Polemik Kematian Siswa SD Inhu: Polda Sebut Usus Buntu, Keluarga Yakin Dirundung

Konpres-keluarga-siswa-sd-inhu.jpg
(DEFRI CANDRA/RIAU ONLINE)

RIAU ONLINE, PEKANBARU - Gimson Butarbutar, ayah korban siswa SD di Indragiri Hulu (Inhu) yang tewas usai mendapat perundungan di lingkungan sekolah mengaku kecewa dan sakit hati dengan pernyataan resmi yang dikeluarkan Polda Riau, Rabu, 4 Juni 2025 lalu.

Sebelumnya, Polda Riau menyatakan bahwa kematian korban disebabkan infeksi usus buntu. Gimson yang didampingi kerabatnya, Viator Butarbutar, menyebut pernyataan Polda Riau menambah luka bagi pihak keluarga. Menurut mereka, pernyataan Polda Riau tersebut terkesan menyesatkan dan merugikan pihak keluarga korban.

"Kami mengadakan konferensi pers ini tidak terlepas dari respon press release yang dilakukan Polda Riau yang terkesan menyesatkan," ujar Viator, Sabtu, 7 Mei 2025.

Viator tidak terima dengan pernyataan Polda Riau yang menyebut pihak keluarga korban lalai dalam menangani anaknya KB yang tewas usai mendapatkan perundunan oleh 5 kakak kelasnya.

"Bayangkan orangtua disebut lalai dan tidak bawa ke dokter. Kami heran, kenapa harus dibawa ke dokter orang (KB-red) tidak sakit?” katanya.


"Begitu ada gejala, apalagi namanya di kampung, kalau sakit ya dikasih Sanmol dan kita juga langsung bawa ke klinik," terang Viator.

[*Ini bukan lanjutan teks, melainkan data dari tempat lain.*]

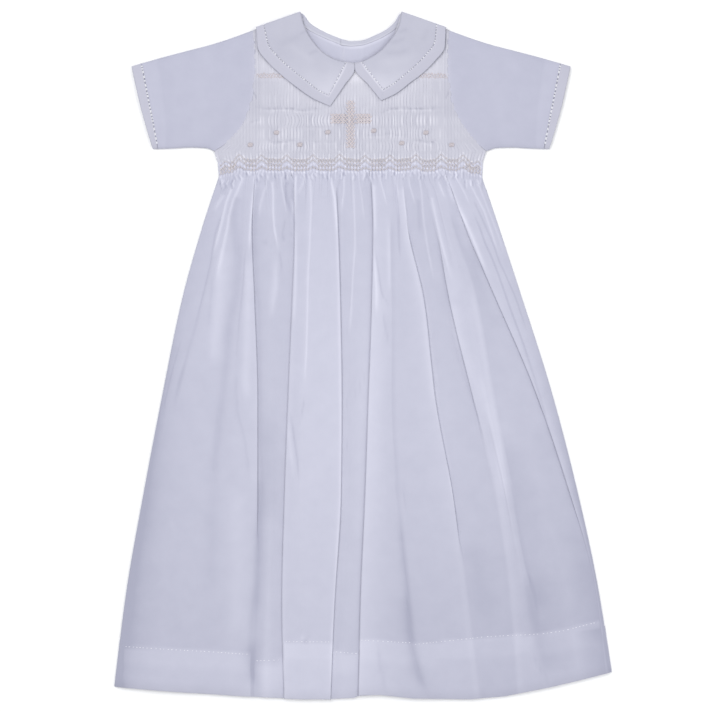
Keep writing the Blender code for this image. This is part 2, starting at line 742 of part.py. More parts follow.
ARMHOLE = BODICE[:UNDERARM_ROW - 1:-1]
make_front()
make_back_skirt()
make_back_bodice("back_bodice_left", -1)
make_back_bodice("back_bodice_right", 1)
make_sleeve("left", same_side, [EdgePoint(row.left, row.height) for row in ARMHOLE])
make_sleeve("right", other_side, [EdgePoint(row.right, row.height) for row in ARMHOLE])
make_collar(
    "left", COLLAR_LEFT_FRONT, COLLAR_LEFT_BACK, BORDER_LEFT_FRONT, BORDER_LEFT_BACK, same_side
)
make_collar(
    "right", COLLAR_RIGHT_FRONT, COLLAR_LEFT_BACK, BORDER_RIGHT_FRONT, BORDER_LEFT_BACK, other_side
)
make_binding("neck_binding_left", BINDING_LEFT, back_low)
make_binding("neck_binding_right", BINDING_RIGHT, under_placket_low)
for number, height in enumerate(BUTTON_HEIGHTS):
    make_button("button_" + str(number + 1), height)
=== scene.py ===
"""Looks for a christening gown that lies flat on its back, front up.

The cloth is built as thin shells from cross-sections: the pleats of the smocked chest and the
folds of the skirt are in the mesh. Thread work is built stitch by stitch on top of the cloth.
Tables and sizes are in millimetres, X across the gown, Y from hem to neck, Z up.
"""

import math

import bpy
import numpy as np
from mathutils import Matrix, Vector
from mathutils.bvhtree import BVHTree


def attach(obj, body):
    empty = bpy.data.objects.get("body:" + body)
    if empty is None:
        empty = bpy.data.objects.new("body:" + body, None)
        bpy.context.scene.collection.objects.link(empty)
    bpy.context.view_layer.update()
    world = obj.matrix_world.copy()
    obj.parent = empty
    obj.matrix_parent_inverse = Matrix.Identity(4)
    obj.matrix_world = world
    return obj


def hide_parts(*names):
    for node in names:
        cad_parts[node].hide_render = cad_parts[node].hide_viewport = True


bl_info = {
    "name": "Christening Gown",
    "version": (1, 0, 0),
    "blender": (4, 5, 0),
    "location": "View3D > Sidebar > Gown",
    "description": "Builds a smocked christening gown with its thread work, and a stage for it",
    "category": "Object",
}

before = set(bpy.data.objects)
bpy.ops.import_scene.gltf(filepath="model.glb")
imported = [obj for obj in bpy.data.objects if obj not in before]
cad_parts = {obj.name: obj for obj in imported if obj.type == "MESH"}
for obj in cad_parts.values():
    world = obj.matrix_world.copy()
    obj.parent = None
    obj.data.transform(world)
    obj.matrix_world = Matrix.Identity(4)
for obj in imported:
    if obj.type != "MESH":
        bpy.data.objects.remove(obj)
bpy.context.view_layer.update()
MM = 0.001
# Grey levels of the single and of the most layered cloth
DARKEST, LIGHTEST = 180.0, 245.0

# ---------------------------------------------------------------- lines that the pieces share
CENTRE = -11.5
# Along the gown: the shoulders, the underarms, the line under the waist band where the meshes of
# chest and skirt meet, the waist, the top edge of the back skirt and the lowest part of the hem
SHOULDER, UNDERARM, SPLIT, WAIST, BACK_SEAM, HEM_LEVEL = 312.5, 196.0, 185.0, 172.8, 172.4, -328.3
# Above the surface: the collar in front, the collar behind and the side edges of the sleeves
COLLAR_TOP, COLLAR_LOW, SLEEVE_RIM = 7.5, 0.6, 1.7
# The button placket reaches this far to both sides of the centre
PLACKET_HALF = 8.0
PLEATS = 84
TURN = 6.2832
# Painted highlight on the puffs of the waist band: how much lighter they are
PUFF_HIGHLIGHT = 50.0

# Height, left edge and right edge of the bodice
BODICE = np.array((
    (172.8, -138.2, 113.7), (180.0, -137.6, 113.8), (184.0, -139.0, 114.7), (190.0, -141.2, 116.2),
    (196.0, -143.0, 118.6), (201.0, -135.0, 112.5),
    (209.5, -125.0, 104.0), (222.5, -114.0, 94.0), (235.0, -109.5, 87.5), (247.5, -106.0, 84.0),
    (268.0, -103.5, 81.5), (293.0, -103.5, 81.0), (312.5, -104.5, 81.5),
))
FRONT_NECK = np.array((
    (-59.5, 328.3), (-57.0, 318.0), (-53.0, 308.5), (-46.5, 299.0), (-38.5, 290.5), (-26.5, 283.5),
    (-11.5, 280.0), (0.5, 282.0), (10.0, 287.0), (18.0, 293.0), (24.5, 300.5), (31.0, 309.0),
    (34.5, 319.5), (36.5, 328.3),
))
BACK_NECK = np.array((
    (-59.5, 328.3), (-50.5, 318.5), (-37.0, 310.5), (-24.0, 304.5), (-11.5, 301.5), (-2.0, 302.0),
    (10.0, 306.5), (23.5, 313.5), (30.5, 320.0), (36.5, 328.3),
))
HEM = np.array((
    (-239.0, -318.5), (-176.5, -323.5), (-114.0, -327.5), (-60.5, -330.2), (-31.5, -330.2),
    (-8.0, -329.0), (-3.0, -326.5), (16.5, -326.0), (48.0, -329.5), (102.5, -330.4),
    (136.5, -327.5), (189.0, -317.0), (239.0, -304.5),
))

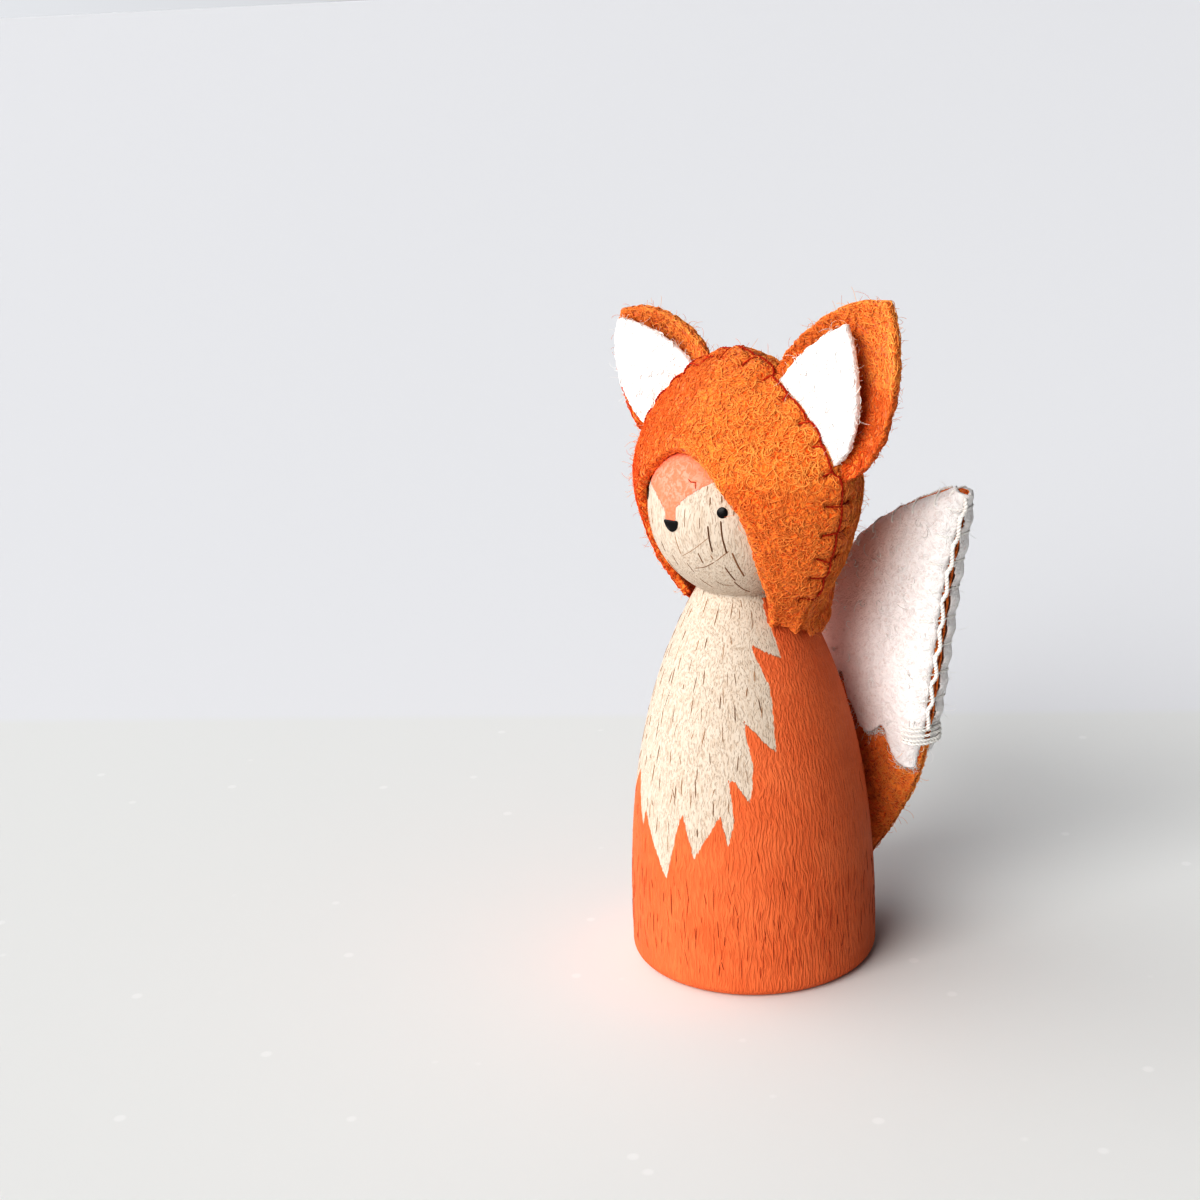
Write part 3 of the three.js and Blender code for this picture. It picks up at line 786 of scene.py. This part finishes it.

Viator juga menegaskan korban memiliki riwayat usus buntu dan sehat sebelum insiden perundungan yang dialaminya.

"Kami yakin itu bukan usus buntu, dan korban saat itu normal-normal saja tidak ada itu usus buntu. Pasti ada gejala fisik, hingga dilaporkan anak kami tidak pernah mengalami itu dan kami yakin itu perundungan," tegasnya.

Pihaknya berharap, kepolisian tidak menambah duka bagi keluarga korban yang ditinggalkan. Menurutnya, polisi seharusnya melakukan pengusutan terkait kelalaian pihak sekola, mengingat perundunan terjadi di lingkungan sekolah.

"Mana tanggung jawab mereka? Jangan menyalahkan orangtua hingga memberikan dan menambah luka bagi kami," tambah Viator.

Viator meminta agar proses hukum ditegakkan secara adil, transparan, dan manusiawi. Mereka meminta semua pihak, termasuk media dan aparat, tidak memperkeruh suasana dengan narasi yang tidak berdasar.

“Kami bukan ingin menghukum anak-anak yang terlibat, tapi tolonglah, keadilan itu ada jalannya. Jangan buat keluarga kami seolah-olah bodoh atau lalai. Kami ingin proses hukum yang benar,” pungkas mereka.